THE TASK
Repeat exactly the stretch of lines from the line containing "wheel_turns = GATE_LIFT / THREAD_PITCH" through the line containing "bpy.context.scene.collection.objects.link(empty)", both included, and nothing else.

ENTRIES SUPPLIED
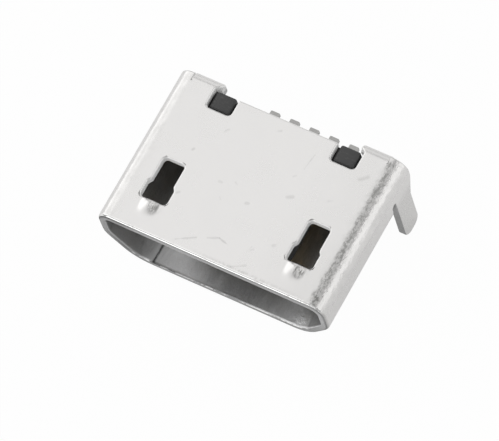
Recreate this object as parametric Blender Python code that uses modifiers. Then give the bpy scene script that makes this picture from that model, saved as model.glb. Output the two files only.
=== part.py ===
"""Micro USB socket: a folded sheet metal shell round a moulded insulator that carries five contacts.

Metres, +Z up. z = 0 is the board that the socket is soldered to, the mouth faces -Y, and the mouth's wide
side is on top. The origin is the centre of the shell's underside.
"""

import math

import bmesh
import bpy

MM = 0.001
TINY = 1e-9  # points nearer than this are one

# Mouth, inside the sheet
MOUTH_WIDTH = 6.90 * MM
MOUTH_HEIGHT = 1.85 * MM

# Folded sheet
SHEET = 0.25 * MM
SHELL_LENGTH = 5.05 * MM  # mouth to the side walls' rear edges
UPPER_BEND = 0.25 * MM  # inside radius beside the top plate
SIDE_BEND = 0.46 * MM  # inside radius between the side wall and the slanted corner
FLOOR_BEND = 0.75 * MM  # inside radius between the slanted corner and the underside
SLANT_RUN = 0.82 * MM  # slanted lower corner, across, outside
SLANT_RISE = 1.07 * MM  # slanted lower corner, up, outside
BEND_STEPS = 8
SLANT_STEPS = 5

# Seam of the underside folds, on the left
SEAM_INSET = 0.68 * MM  # from the slanted corner
SEAM_GAP = 0.03 * MM
DOVETAIL_START = 1.70 * MM
DOVETAIL_NECK = 0.55 * MM
DOVETAIL_HEAD = 0.85 * MM
DOVETAIL_REACH = 0.55 * MM

# Legs, one at the rear of each side wall
LEG_SETBACK = 0.20 * MM  # from the shell's rear end
LEG_WIDTH = 0.73 * MM
RELIEF = 0.17 * MM  # slot between the leg and the underside folds
LEG_REACH = 0.93 * MM  # below the board plane
LEG_TIP_RADIUS = 0.30 * MM
HEEL_DROP = 0.28 * MM  # where the side's rear edge starts to slope, below the upper bend
HEEL_HEIGHT = 0.80 * MM  # drop of that slope
HEEL_ROUND = 0.20 * MM

# Rear flanges, folded down behind the insulator
FLANGE_DEPTH = 0.66 * MM
FLANGE_PROUD = 0.09 * MM  # its face, behind the side walls' rear edges
FLANGE_BEND = 0.06 * MM  # inside radius
FLANGE_ROUND = 0.12 * MM  # radius of its lower corners
HOOK_REACH = 0.16 * MM  # the flange's inner end reaches this far behind the notch
FLANGE_SLOT = 0.02 * MM  # slot between the flange and the corner bend
FLANGE_STEPS = 8
HOOK_STEP = 2  # steps of the bend before the hook starts
REAR_SETBACK = 0.25 * MM  # plain rear edge between the notches, from the shell's rear end

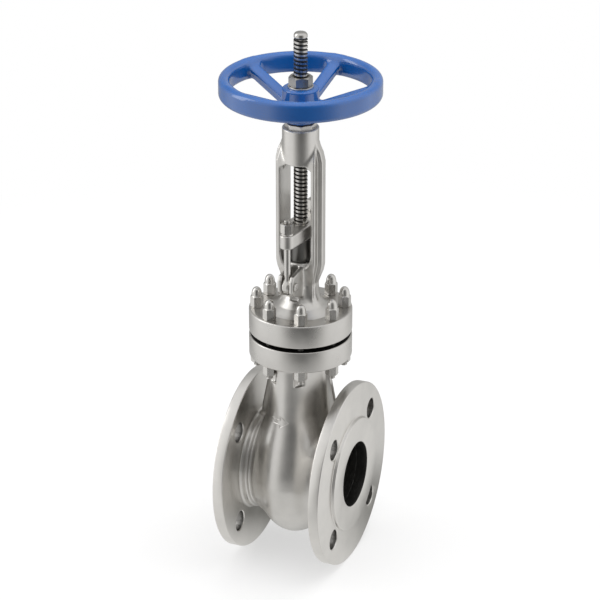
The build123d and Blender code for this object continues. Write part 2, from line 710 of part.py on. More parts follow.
with BuildPart() as stem_nut:
    with BuildSketch(Plane.XZ):
        with BuildLine():
            Polyline(
                (STEM_R + STEM_FIT, HEAD_Z[0] - 1),
                (SLEEVE_R, HEAD_Z[0] - 1),
                (SLEEVE_R, SLEEVE_FLANGE_Z[0]),
                (SLEEVE_FLANGE_R, SLEEVE_FLANGE_Z[0]),
                (SLEEVE_FLANGE_R, SLEEVE_FLANGE_Z[1]),
                (SLEEVE_R, SLEEVE_FLANGE_Z[1]),
                (SLEEVE_R, HUB_Z[1] - 1),
                (SLEEVE_THREAD_R, HUB_Z[1] - 0.5),
                (SLEEVE_THREAD_R, WHEEL_NUT_Z[1] - SLEEVE_RECESS),
                (STEM_R + STEM_FIT, WHEEL_NUT_Z[1] - SLEEVE_RECESS),
                close=True,
            )
        make_face()
    revolve(axis=Axis.Z)
    with BuildSketch(rest_plane(HUB_Z[0] + KEY_RISE)):
        with Locations((0, -SLEEVE_R)):
            Rectangle(KEY + KEY_FIT, KEY)
    extrude(amount=HUB_Z[1] - HUB_Z[0], mode=Mode.SUBTRACT)
finish(stem_nut.part, "stem_nut")

for low, name in (
    (SLEEVE_FLANGE_Z[0] - WASHER_T, "lower_thrust_washer"),
    (SLEEVE_FLANGE_Z[1] + 0.05, "upper_thrust_washer"),
):
    with BuildPart() as thrust_washer:
        with BuildSketch(rest_plane(low)):
            Circle(HEAD_BORE_R - 0.1)
            Circle(SLEEVE_R + 0.1, mode=Mode.SUBTRACT)
        extrude(amount=WASHER_T - 0.05)
    finish(thrust_washer.part, name)

with BuildPart() as yoke_retainer:
    with BuildSketch(rest_plane(SLEEVE_FLANGE_Z[1] + WASHER_T)):
        Circle(HEAD_BORE_R - 0.02)
    extrude(amount=HEAD_Z[1] - SLEEVE_FLANGE_Z[1] - WASHER_T)
    with BuildSketch(rest_plane(HEAD_Z[1])):
        RegularPolygon(RETAINER_AF / 2, 8, major_radius=False)
    extrude(amount=RETAINER_Z - HEAD_Z[1])
    with BuildSketch(rest_plane(SLEEVE_FLANGE_Z[1])):
        Circle(SLEEVE_R + 0.1)
    extrude(amount=RETAINER_Z - SLEEVE_FLANGE_Z[1], mode=Mode.SUBTRACT)
finish(yoke_retainer.part, "yoke_retainer")

# ---- Handwheel ----------------------------------------------------------------------------

with BuildPart() as spoke:
    # One dished spoke, from the hub up to the rim, with a wider top flange
    for half_width, drop in ((SPOKE_W / 2, SPOKE_DROP[0]), (SPOKE_W / 2 - 2, SPOKE_DROP[1])):
        with BuildSketch(Plane.XZ.offset(-half_width)):
            with BuildLine():
                Polyline(
                    (SLEEVE_R + 3, SPOKE_Z[0]),
                    (WHEEL_R - RIM_W + 3, SPOKE_Z[1]),
                    (WHEEL_R - RIM_W + 3, SPOKE_Z[1] - drop),
                    (SLEEVE_R + 3, SPOKE_Z[0] - drop),
                    close=True,
                )
            make_face()
        extrude(amount=2 * half_width)

with BuildPart() as handwheel:
    with BuildSketch(Plane.XZ):
        with Locations((WHEEL_R - RIM_W / 2, (RIM_Z[0] + RIM_Z[1]) / 2)):
            RectangleRounded(RIM_W, RIM_Z[1] - RIM_Z[0], RIM_CORNER)
    revolve(axis=Axis.Z)
    with BuildSketch(Plane.XZ):
        with BuildLine():
            Polyline(
                (0, HUB_Z[0]),
                (WHEEL_HUB_R - 2.5, HUB_Z[0]),
                (WHEEL_HUB_R, HUB_Z[0] + KEY_RISE),
                (WHEEL_HUB_R, HUB_Z[1] - 1.5),
                (WHEEL_HUB_R - 1.5, HUB_Z[1]),
                (0, HUB_Z[1]),
                close=True,
            )
        make_face()
    revolve(axis=Axis.Z)
    with PolarLocations(0, SPOKES, start_angle=SPOKE_START):
        add(spoke.part)
    with BuildSketch(rest_plane(HUB_Z[0])):
        Circle(SLEEVE_R + 0.03)
    extrude(amount=HUB_Z[1] - HUB_Z[0], mode=Mode.SUBTRACT)
    with BuildSketch(rest_plane(HUB_Z[0])):
        with Locations((0, -SLEEVE_R)):
            Rectangle(KEY + KEY_FIT, KEY + 2 * KEY_FIT)
    extrude(amount=HUB_Z[1] - HUB_Z[0], mode=Mode.SUBTRACT)
finish(handwheel.part, "handwheel")

with BuildPart() as handwheel_key:
    with BuildSketch(rest_plane(HUB_Z[0] + KEY_RISE)):
        with Locations((0, -SLEEVE_R)):
            Rectangle(KEY, KEY)
    extrude(amount=HUB_Z[1] - HUB_Z[0] - KEY_RISE - 1)
finish(handwheel_key.part, "handwheel_key")

with BuildPart() as handwheel_washer:
    with BuildSketch(rest_plane(HUB_Z[1])):
        Circle(WHEEL_NUT_AF / 2 + 2)
        Circle(SLEEVE_THREAD_R + 0.1, mode=Mode.SUBTRACT)
    extrude(amount=WHEEL_NUT_Z[0] - HUB_Z[1])
finish(handwheel_washer.part, "handwheel_washer")

with BuildPart() as handwheel_nut:
    with BuildSketch(rest_plane(WHEEL_NUT_Z[0])):
        RegularPolygon(WHEEL_NUT_AF / 2, 6, major_radius=False)
        Circle(SLEEVE_THREAD_R + 0.02, mode=Mode.SUBTRACT)
    extrude(amount=WHEEL_NUT_Z[1] - WHEEL_NUT_Z[0])
finish(handwheel_nut.part, "handwheel_nut")

wheel_turns = GATE_LIFT / THREAD_PITCH
print("wheel turns", wheel_turns, "degrees", 360 * wheel_turns)
print("lift per radian in metres", THREAD_PITCH / 1000 / (2 * pi))
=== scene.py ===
import json
from math import atan2, cos, hypot, pi, radians, sin, sqrt

import bmesh
import bpy
import numpy as np
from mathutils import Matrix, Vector


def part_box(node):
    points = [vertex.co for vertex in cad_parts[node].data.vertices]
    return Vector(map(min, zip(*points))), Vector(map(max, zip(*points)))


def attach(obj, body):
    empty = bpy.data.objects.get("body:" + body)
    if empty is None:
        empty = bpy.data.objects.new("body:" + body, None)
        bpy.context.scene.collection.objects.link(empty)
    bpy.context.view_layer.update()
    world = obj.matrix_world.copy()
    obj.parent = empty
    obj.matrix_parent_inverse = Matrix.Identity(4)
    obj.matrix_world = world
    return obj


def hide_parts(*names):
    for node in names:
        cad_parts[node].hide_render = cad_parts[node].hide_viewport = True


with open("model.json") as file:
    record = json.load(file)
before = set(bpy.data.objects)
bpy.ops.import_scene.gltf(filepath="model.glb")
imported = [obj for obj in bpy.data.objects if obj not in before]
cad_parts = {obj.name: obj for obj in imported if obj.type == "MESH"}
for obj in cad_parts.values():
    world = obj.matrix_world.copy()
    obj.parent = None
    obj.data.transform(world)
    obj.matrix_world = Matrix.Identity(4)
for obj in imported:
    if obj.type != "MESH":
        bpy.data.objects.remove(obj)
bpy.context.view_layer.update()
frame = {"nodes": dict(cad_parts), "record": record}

# Looks of the flanged gate valve. Shapes are worked out in millimetres in the part's own frame
# and written to meshes in metres: X along the pipe, Z up the stem, -Y the front.

MM = 0.001
WELD_GAP = 0.01 * MM


def level(node, axis, high):
    """One side of a CAD node's box, in millimetres."""
    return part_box(node)[1 if high else 0][axis] / MM


def span(node, axis=2):
    """Both sides of a CAD node's box along one axis, in millimetres."""
    return level(node, axis, False), level(node, axis, True)


# ---- Places that come from the frame ----

FACE_X = level("body", 0, True)
FLANGE_R = level("body", 1, True)
PORT_Z = FLANGE_R
BODY_TOP = level("body", 2, True)
BONNET_Z = level("bonnet_yoke", 2, False)
HEAD_TOP = level("bonnet_yoke", 2, True)
JOINT_R = level("bonnet_yoke", 0, True)
STEM_TOP = level("stem", 2, True)
STEM_FOOT = level("stem", 2, False)
WHEEL_R = level("handwheel", 0, True)
WHEEL_FOOT = level("handwheel", 2, False)
WHEEL_TOP = level("handwheel", 2, True)
WHEEL_NUT_Z = span("handwheel_nut")
WHEEL_WASHER_Z = span("handwheel_washer")
CAP_NUT_Z = span("bonnet_cap_nuts")
LOWER_NUT_Z = span("bonnet_lower_nuts")
STUD_FOOT = level("bonnet_studs", 2, False)
GLAND_Z = span("gland_flange")
GLAND_NUT_Z = span("gland_nuts")
GLAND_BUSH_Z = span("gland_bush")
EYEBOLT_TOP = level("gland_eyebolt_front", 2, True)
EYE_X = level("gland_eyebolt_front", 0, True)

# ---- Sizes of the casting, the same as in the solids ----

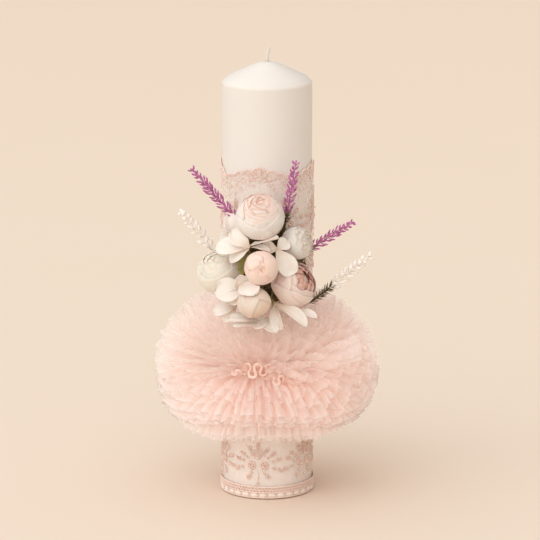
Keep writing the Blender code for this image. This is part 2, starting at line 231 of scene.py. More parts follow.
class Look:
    """A node material: one Principled shader, with helpers to build its colour and bump."""

    def __init__(self, name, roughness=0.6, **sockets):
        self.made = bpy.data.materials.new(name)
        self.made.use_nodes = True
        self.tree = self.made.node_tree
        self.shader = self.tree.nodes["Principled BSDF"]
        self.shader.inputs["Roughness"].default_value = roughness
        for key, value in sockets.items():
            self.shader.inputs[key.replace("_", " ")].default_value = value

    def node(self, kind, inputs=None, **settings):
        made = self.tree.nodes.new(kind)
        for key, value in settings.items():
            setattr(made, key, value)
        for key, value in (inputs or {}).items():
            if isinstance(value, bpy.types.NodeSocket):
                self.tree.links.new(value, made.inputs[key])
            else:
                made.inputs[key].default_value = value
        return made

    def place(self, scale=(1, 1, 1)):
        at = self.node("ShaderNodeTexCoord").outputs["Object"]
        return self.node("ShaderNodeMapping", {"Vector": at, "Scale": scale}).outputs[0]

    def run(self, scale):
        at = self.node("ShaderNodeUVMap", uv_map="run").outputs[0]
        return self.node("ShaderNodeMapping", {"Vector": at, "Scale": scale}).outputs[0]

    def noise(self, scale, detail=3.0, at=None, rough=0.5):
        made = self.node("ShaderNodeTexNoise", {"Scale": scale, "Detail": detail, "Roughness": rough,
                                                "Vector": at or self.place()})
        return made.outputs[0]

    def shade(self):
        return self.node("ShaderNodeAttribute", attribute_name="shade").outputs["Fac"]

    def ramp(self, factor, *stops):
        made = self.node("ShaderNodeValToRGB", {"Fac": factor})
        line = made.color_ramp
        while len(line.elements) < len(stops):
            line.elements.new(0.5)
        for element, (at, colour) in zip(line.elements, stops):
            element.position = at
            element.color = (*colour, 1.0)
        return made.outputs[0]

    def mix(self, factor, a, b):
        """Blend of two colours, each a socket or a tuple."""
        a, b = ((*v, 1.0) if isinstance(v, tuple) else v for v in (a, b))
        return self.node("ShaderNodeMix", {0: factor, 6: a, 7: b}, data_type="RGBA").outputs[2]

    def colour(self, socket):
        self.tree.links.new(socket, self.shader.inputs["Base Color"])

    def rough(self, factor, low, high):
        made = self.node("ShaderNodeMapRange", {"Value": factor, "To Min": low, "To Max": high})
        self.tree.links.new(made.outputs[0], self.shader.inputs["Roughness"])

    def bump(self, height, distance, strength=1.0):
        """Adds a bump; a second call lies on top of the first."""
        feed = {"Height": height, "Distance": distance, "Strength": strength}
        before = self.shader.inputs["Normal"].links
        if before:
            feed["Normal"] = before[0].from_socket
        made = self.node("ShaderNodeBump", feed)
        self.tree.links.new(made.outputs[0], self.shader.inputs["Normal"])
        return self


def wax_look():
    look = Look("wax", 0.36, Subsurface_Weight=0.30, Subsurface_Scale=0.006, Specular_IOR_Level=0.45,
                Coat_Weight=0.12, Coat_Roughness=0.35)
    look.shader.inputs["Subsurface Radius"].default_value = (1.0, 0.75, 0.55)
    cloud = look.noise(9.0, 4.0)
    look.colour(look.ramp(cloud, (0.3, srgb(225, 220, 214)), (0.7, srgb(229, 225, 220))))
    look.rough(look.noise(40.0, 3.0), 0.30, 0.46)
    return look.bump(look.noise(26.0, 2.0), 0.0008, 0.25).bump(look.noise(420.0, 2.0), 0.0002, 0.12).made


def thread_look(name, deep, pale, sheen=0.3, grain=900.0):
    look = Look(name, 0.72, Sheen_Weight=sheen, Sheen_Roughness=0.45)
    weave = look.noise(grain, 3.0, look.place((1, 1, 2.4)))
    patch = look.mix(0.55, look.ramp(look.noise(160.0, 3.0), (0.3, deep), (0.7, pale)),
                     look.ramp(look.shade(), (0.0, deep), (1.0, pale)))
    look.colour(look.mix(look.ramp(weave, (0.35, (0, 0, 0)), (0.65, (0.5, 0.5, 0.5))), patch, pale))
    return look.bump(weave, 0.0003, 0.7).made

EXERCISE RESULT
wheel_turns = GATE_LIFT / THREAD_PITCH
print("wheel turns", wheel_turns, "degrees", 360 * wheel_turns)
print("lift per radian in metres", THREAD_PITCH / 1000 / (2 * pi))
=== scene.py ===
import json
from math import atan2, cos, hypot, pi, radians, sin, sqrt

import bmesh
import bpy
import numpy as np
from mathutils import Matrix, Vector


def part_box(node):
    points = [vertex.co for vertex in cad_parts[node].data.vertices]
    return Vector(map(min, zip(*points))), Vector(map(max, zip(*points)))


def attach(obj, body):
    empty = bpy.data.objects.get("body:" + body)
    if empty is None:
        empty = bpy.data.objects.new("body:" + body, None)
        bpy.context.scene.collection.objects.link(empty)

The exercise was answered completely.